There’s danger in this for a writer like me who works at home, where the matter of daily life is A) what’s in my head, and B) what’s in my sightline.  I need to leave my house sometimes to be part of the world, listen to NPR, read the headlines, and otherwise actively remind myself to engage.  Otherwise, my life would be focused exclusively on the trivial and unimportant, but I would never know because those small worries would expand, masquerading as worthy.  Thoreau would say such a narrow focus is valid; he devoted pages to the observation of ants and beans growing in a field.  But is it enough for me?

Here’s what I’m focused on today: sick people in my family need tender care as they recover.
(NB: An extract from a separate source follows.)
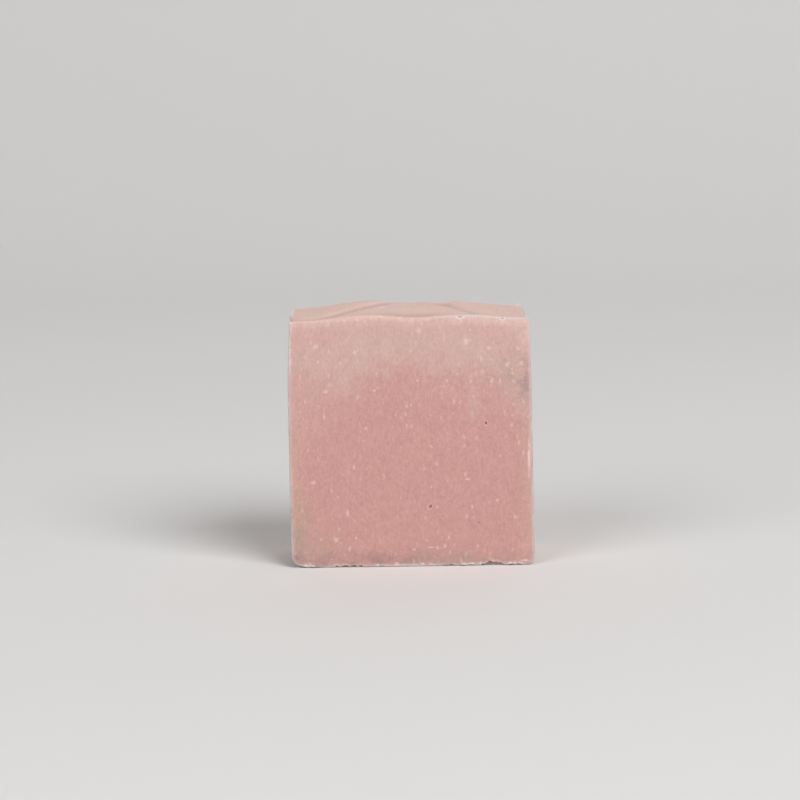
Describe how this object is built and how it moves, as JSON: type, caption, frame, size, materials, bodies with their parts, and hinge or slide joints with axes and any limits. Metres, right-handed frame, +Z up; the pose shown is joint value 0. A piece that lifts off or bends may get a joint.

I want to find new ways to demonstrate my love for my family without purchasing goods to prove it.  I have a short but time-intensive writing piece nearly complete.  I feel helpless to do anything useful for a friend of mine whose husband recently died.  I’m grateful that I was invited to sing carols at a retirement home tonight.

It’s a narrow focus, but Thoreau was right.  It is enough for now.  I hope to expand it in the future.

One Response to The Magnifying Glass

  • This kind of reminds me of something a friend told me after he spotted me at the library, trying to contain my very small (at the time) three children while his one was standing by, waiting for his dad to finish up. He said, laughing, “And I thought I had it hard with one kid. I guess we are only given what we can handle.” Also, yesterday, I was having a rotten day with bills. It consumed me. But then at the grocery store I watched a woman use a little crane in her van to pull herself out of the driver’s seat and into a wheel chair to do her shopping. It’s crazy how humans can get so wrapped up in our own heads.